John Celona: computer soundtracks, composition
Salvador Ferreras: percussion, voice


John Celona

"I experienced SF's City Lights bookstore as a teenager, Ken Kesey and Neal Cassady and Lenny Bruce; lots of cool and beat people; hearing Trane outside the Jazz Workshop in North Beach, people coming out confused, not knowing what he was saying; eventually those places becoming topless joints [no longer confused] -- and the degradation and dumbing down of society continued and still has lots of steam as the nouveau artiste grabs his crotch and utters 'bitch ass, daddy'."

possible orchestras at the 21st harmonic

Consider the following paradigm: the existential hipster gets caught in the chase for O.J. Police cruisers have him boxed between the fractals of the freeway and the fugitive in a X-Y-Z grid made by their long modal shadows on the Santa Monica asphalt. How did he get in this situation? The spatial architecture of music is the geometry of dream. The fantasy of the listener is in the media noise, the bruitisme of the freeway, the industrial dynamic of speed, machinery and the primal echo.

Says JC: "In the eighties I got into a construction compositional process for electronic/computer music I call Spatial Imaging [now known as surround sound]... my attempt was to render stereo space into a 3-dimensional one... i.e. my composition Possible Orchestras at the 21st Harmonic."

primitive cool

The jungle is alive with the chicka chicka pulse of the cicadas, the chatter of the spider monkeys and the hypnotic tapping of the beautiful jacamar bird as it hunts for insects. Hence the jungle creates its own samba... animals, birds, and insects seemingly photo-electric as they emote a communal hymn to the transit of the sun.
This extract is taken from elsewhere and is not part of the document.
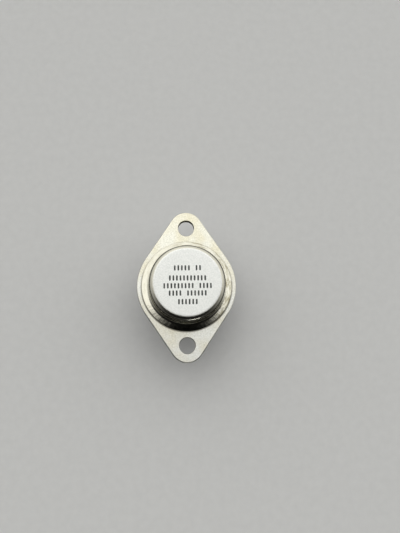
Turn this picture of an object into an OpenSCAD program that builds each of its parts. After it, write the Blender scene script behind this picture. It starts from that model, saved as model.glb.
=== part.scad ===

We know that music is onomatopoeic in origin, that it seeks to imitate Nature by entering the spectral vibration. One of the beauties of the opening stanza [the title track Primitive Cool] is how it reaches back into the voodoo of old Africa and articulates the industrial present in the trade-offs between John Celona's synth loops and Sal Ferreras' cross-channel drum rolls. Notice how the percussion has the bottom end wallop of an electric bass, yet leaves the arrangement spatially open for JC's cryptic & catchy compu signature. And notice how this mid-eighties composition anticipates the basic style and vibe of today's electro-dance.

spatial triangles

The movement is inward, nocturnal, mechanistic, like hearing passing autos or aircraft... engines surging, then fading as they follow radio beams, invisible vectors of unknown duration. Triangulation & the cosmic hunger of the Insect Man.

imaging east

Here is the desert caravan shuffle. The camels, elephants and carts move through the dunes, arrive on the supernatural beach... gleaming African women, beaded and tattooed for ritual sex and binary composition. Models from the runways of Paris and New York? Somehow the ursatz is the wasting chic of famine & heroin, Art pimps & jazz plantations, Miles Davis & the ghosts of history who make up the ensemble of American cool. Could be Fellini or Calfornia zen.

to drive in L.A.

The Rileyesque pulse of electro minimalism... in a sense, a farewell to the random electron sweeps of the lab and the ReVox analogue tape loop. Skirting the edge of progressive rock and movie soundtrack drama. Urgent, like the swarming traffic in a huge metro. P.O.V. a chopper following a police chase... or the existential hipster wired by sonar cups to the concrete pylons of a soaring freeway ramp, dialling in the magic rhythm of Detroit and I.B.M.

Primitive Cool was previously released on LP and cassette as part of To Drive In L.A. [Miramar MRSC 101].

John Celona's most recent collaboration with Salvador Ferreras was Tango Loco [2003].